Search code examples
google-bigqueryscheduled-tasksbackupsnapshotservice-accounts

BigQuery Scheduled Snapshots Work Only on Initial Run. Why?


I have recently implemented Scheduled Snapshots as suggested by Googles Guide.

The initial run went smooth and well, however further executions fail with the following error message:

Access Denied: Table PROJECT:BACKUP.TABLE_20230315: Permission bigquery.tables.deleteSnapshot denied on table PROJECT:BACKUP.TABLE_20230315 (or it may not exist). at [1:1]; JobID: 000000000:scheduled_query_000000000000-000-etc

I googled the error message, as the appropriate permissions should be set, but without success.

The table, as the error message suggests does not exist yet, obviously, as the schedule schould create it (that's what the schedule is for, right?).

I must admit that I have never worked with Snapshots before so I apologise if the question is too nooby.

Essentially I followed the Guide which seemed to suggest that this approach is correct.

For all I know I implemented it marticulously with the only change that I used locaton EU instead of US and I changed the schedule to "every 24 hours" instead of "1 of month 05:00"

Just to recap: I created a service account with Data Editor Rights on my Backup Data Set and BigQuery User for the whole project.

Then I used the Command Line Command described in the guide:

bq query --use_legacy_sql=false --display_name="Daily snapshots of the TABLE table" \
--location="EU" --schedule="every 24 hours" \
--project_id=PROJECT \
'DECLARE snapshot_name STRING;
DECLARE expiration TIMESTAMP;
DECLARE query STRING;
SET expiration = DATE_ADD(@run_time, INTERVAL 40 DAY);
SET snapshot_name = CONCAT("BACKUP.TABLE_",
  FORMAT_DATETIME("%Y%m%d", @run_date));
SET query = CONCAT("CREATE SNAPSHOT TABLE ", snapshot_name,
  " CLONE PROJECT.DATASET.TABLE OPTIONS(expiration_timestamp=TIMESTAMP \"",
  expiration, "\");");
EXECUTE IMMEDIATE query;'

And deployed the query as described in the guide:

bq update --transfer_config --update_credentials \
--service_account_name=snapshot-bot@PROJECT.iam.gserviceaccount.com \
projects/12345/locations/eu/myConfig/12345

I expected the query to keep on running after the initial run, as this is the point I see in scheduling it.


Solution

  • I have to admit, I still don't understand why it doesn't work with the method described in the documentation. I can only say that once I wrote the query and scheduled it via the console it worked...

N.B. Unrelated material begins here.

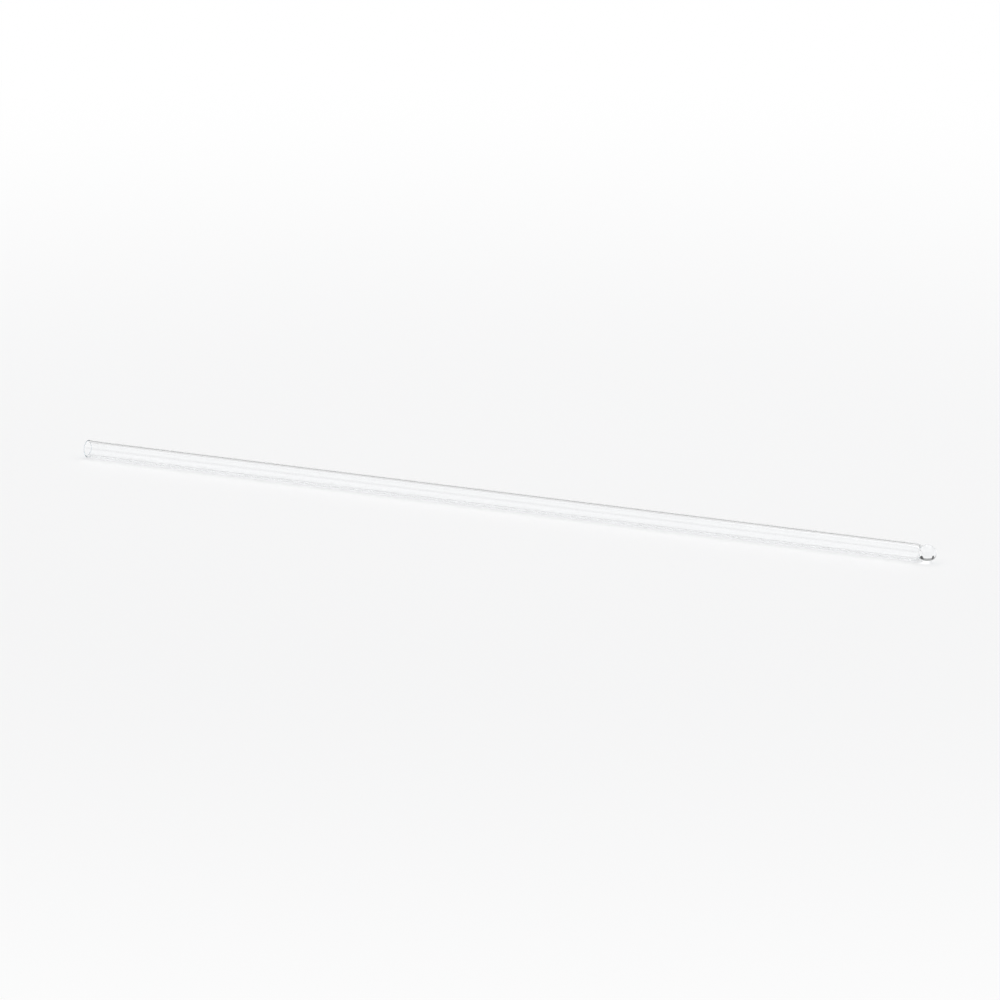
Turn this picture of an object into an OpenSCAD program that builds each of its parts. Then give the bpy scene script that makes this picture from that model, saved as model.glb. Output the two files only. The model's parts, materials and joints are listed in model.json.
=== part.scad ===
// Glass capillary tube, closed at one end.
// One piece of drawn glass that lies along X on the plane Z = 0, midway about the
// origin, with its sealed end towards +X and its open mouth towards -X. Millimetres.

/* [Tube] */
// Overall length, from the rim of the mouth to the tip of the sealed end
tube_length = 90; // [40:5:150]
// Outside diameter
outer_diameter = 1.65; // [1.3:0.05:3]
// Thickness of the wall along the straight part
wall = 0.2; // [0.12:0.01:0.3]

/* [Melted bead] */
// How far the round bead that closes the tube stands out beyond the straight wall
bead_swell = 0; // [0:0.01:0.5]
// How far the outside draws in from the straight wall to the neck behind the bead
neck_depth = 0.18; // [0.04:0.01:0.25]
// Radius of the hollow in which the neck meets the bead
neck_hollow = 0.265; // [0.1:0.005:1]
// Length over which the outside draws in, from the straight wall to the neck
shoulder_length = 0.81; // [0.6:0.01:4]

/* [Bottom of the bore] */
// Thickness of the glass at the closed tip, on the axis
seal_thickness = 1.15; // [0.8:0.05:2.5]
// Length over which the bore draws in, down to the centre of its round bottom
draw_length = 0.78; // [0.6:0.01:4]
// Radius of the round bottom of the bore
bottom_radius = 0.3; // [0.1:0.025:0.4]

/* [Open end] */
// Radius of the melted inner and outer edges of the rim
edge_radius = 0.05; // [0.02:0.01:0.08]

/* [Hidden] */
$fn = 96;

outer_radius = outer_diameter / 2;
bore_radius = outer_radius - wall;
bead_radius = outer_radius + bead_swell;
neck_radius = outer_radius - neck_depth;

// The profiles are drawn upright: X is the distance from the axis and Y the height,
// with the closed tip at 0 and the rim at -tube_length. From the tip down, the outside
// is the round bead, the hollow of the neck, the shoulder and the straight wall. Each
// runs smoothly into the next, and where two arcs meet, their centres and the point of
// contact lie on one line.
bead_height = -bead_radius;
hollow_centre = neck_radius + neck_hollow;
neck_height = bead_height
    - sqrt(pow(bead_radius + neck_hollow, 2) - pow(hollow_centre, 2));
shoulder_height = neck_height - shoulder_length;
shoulder_radius = (pow(shoulder_length, 2) + pow(hollow_centre - outer_radius, 2)
    - pow(neck_hollow, 2)) / (2 * (outer_radius - neck_radius));
bead_touch = bead_height
    - (bead_height - neck_height) * bead_radius / (bead_radius + neck_hollow);
shoulder_touch = shoulder_height
    + shoulder_length * shoulder_radius / (shoulder_radius + neck_hollow);

// The rim's edges are round from here down
rim_height = edge_radius - tube_length;

// The bore leaves its straight wall on a long arc and ends in a small one
bottom_height = -(seal_thickness + bottom_radius);
draw_height = bottom_height - draw_length;
draw_radius = (pow(draw_length, 2) + pow(bore_radius, 2) - pow(bottom_radius, 2))
    / (2 * (bore_radius - bottom_radius));
touch_height = bottom_height
    + draw_length * bottom_radius / (draw_radius - bottom_radius);

// Keeps the part of a profile that lies above a height, on the axis or right of it
module above(height) {
    intersection() {
        children();
        translate([0, height])
            square(tube_length);
    }
}

// Keeps the part of a profile that lies below a height, on the axis or right of it
module below(height) {
    intersection() {
        children();
        translate([0, height])
            mirror([0, 1])
                square(tube_length);
    }
}

// The outer skin and all it encloses, from the top of the rim's edges to the tip
module outside_profile() {
    below(shoulder_height)
        above(rim_height)
            translate([0, -tube_length])
                square([outer_radius, tube_length]);
    above(shoulder_height)
        below(shoulder_touch)
            translate([outer_radius, shoulder_height])
                translate([-shoulder_radius, 0])
                    circle(r = shoulder_radius, $fn = 4 * $fn);
    above(shoulder_touch)
        below(bead_touch)
            difference() {
                translate([0, -tube_length])
                    square([hollow_centre, tube_length]);
                translate([hollow_centre, neck_height])
                    circle(r = neck_hollow);
            }
    above(bead_touch)
        translate([0, bead_height])
            circle(r = bead_radius);
}

// The hollow: a straight bore, the long arc that draws it in and its round bottom
module bore_profile() {
    below(draw_height)
        above(rim_height)
            translate([0, -tube_length])
                square([bore_radius, tube_length]);
    above(draw_height)
        below(touch_height)
            translate([bore_radius, draw_height])
                translate([-draw_radius, 0])
                    circle(r = draw_radius, $fn = 4 * $fn);
    above(touch_height)
        translate([0, bottom_height])
            circle(r = bottom_radius);
}

// A quarter of a disc about the origin, turned so that it faces the given way
module quarter_disc(radius, facing) {
    rotate(facing)
        intersection() {
            circle(r = radius);
            square(2 * radius);
        }
}

// The rim of the mouth, with its inner and outer edges melted round
module rim_profile() {
    inner_edge = bore_radius + edge_radius;
    outer_edge = outer_radius - edge_radius;
    translate([inner_edge, -tube_length])
        square([outer_edge - inner_edge, edge_radius]);
    translate([inner_edge, rim_height])
        quarter_disc(edge_radius, 180);
    translate([outer_edge, rim_height])
        quarter_disc(edge_radius, -90);
}

// The glass to one side of the axis, from the rim to the closed tip
module glass_profile() {
    difference() {
        outside_profile();
        bore_profile();
    }
    rim_profile();
}

module capillary_tube() {
    color([0.86, 0.91, 0.93, 0.5])
        translate([tube_length / 2, 0, bead_radius])
            rotate([90, 0, 90])
                rotate_extrude()
                    glass_profile();
}

capillary_tube();
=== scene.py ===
import json
import math

import bmesh
import bpy
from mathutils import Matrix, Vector


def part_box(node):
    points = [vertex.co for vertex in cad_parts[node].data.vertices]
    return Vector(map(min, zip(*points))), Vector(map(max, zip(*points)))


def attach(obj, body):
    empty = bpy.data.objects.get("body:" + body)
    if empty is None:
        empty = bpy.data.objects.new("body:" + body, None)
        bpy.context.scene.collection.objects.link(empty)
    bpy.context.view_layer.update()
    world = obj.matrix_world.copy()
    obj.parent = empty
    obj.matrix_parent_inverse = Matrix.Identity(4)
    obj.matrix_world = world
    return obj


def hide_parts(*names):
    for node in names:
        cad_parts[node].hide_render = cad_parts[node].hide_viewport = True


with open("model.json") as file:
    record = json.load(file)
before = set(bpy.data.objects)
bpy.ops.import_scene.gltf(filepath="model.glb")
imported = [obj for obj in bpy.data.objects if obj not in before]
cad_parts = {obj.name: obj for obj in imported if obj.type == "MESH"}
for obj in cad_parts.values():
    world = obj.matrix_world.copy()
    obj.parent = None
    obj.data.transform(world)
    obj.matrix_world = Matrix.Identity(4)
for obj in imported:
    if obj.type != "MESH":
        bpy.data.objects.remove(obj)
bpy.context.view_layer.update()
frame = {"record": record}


# small helpers for node trees
def addNode(tree, kind, place=(0, 0), **settings):
    made = tree.nodes.new(kind)
    made.location = place
    for name, value in settings.items():
        setattr(made, name, value)
    return made


def newMaterial(name):
    material = bpy.data.materials.new(name)
    material.use_nodes = True
    tree = material.node_tree
    tree.nodes.clear()
    return material, tree


def greyRamp(tree, stops, place=(0, 0)):
    # stops are pairs of position and level
    ramp = addNode(tree, "ShaderNodeValToRGB", place)
    elements = ramp.color_ramp.elements
    while len(elements) < len(stops):
        elements.new(0.5)
    for element, (position, level) in zip(elements, stops):
        element.position = position
        element.color = (level, level, level, 1)
    return ramp


# the capillary tube: sealed end at +X, open mouth at -X
tube = {
    "name": "capillaryTube",
    "cadNode": "capillary_tube",
    "neckDepth": 0.00018,        # how far the neck behind the bead draws in from the wall
    "neckHollow": 0.000265,      # radius of the hollow where the neck meets the bead
    "shoulderLength": 0.00081,   # from the straight wall to the middle of the neck
    "sealThickness": 0.00115,    # glass on the axis at the closed tip
    "drawLength": 0.00078,       # over this the bore draws in to its round bottom
    "bottomRadius": 0.0003,      # round bottom of the bore
    "edgeRadius": 0.00005,       # melted edges of the rim
    "segments": 160,             # faces round the tube
    "straightRings": 60,         # rings along the straight wall
    "beadSteps": 56,             # steps along each arc of the profile
    "neckSteps": 14,
    "shoulderSteps": 28,
    "edgeSteps": 8,
    "drawSteps": 44,
    "bottomSteps": 26,
    "onAxis": 1e-9,              # a point nearer to the axis than this is a single vertex
}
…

    The SQL Query looked something like this:

    DECLARE snapshot_name STRING;
    DECLARE query STRING;
    SET snapshot_name = CONCAT("BACKUP.TABLE_",
      FORMAT_DATETIME("%Y%m%d", @run_date));
    SET query = CONCAT("CREATE SNAPSHOT TABLE ", snapshot_name,
      " CLONE PROJECT-ID.DATA-SET.TABLE;");
    EXECUTE IMMEDIATE query;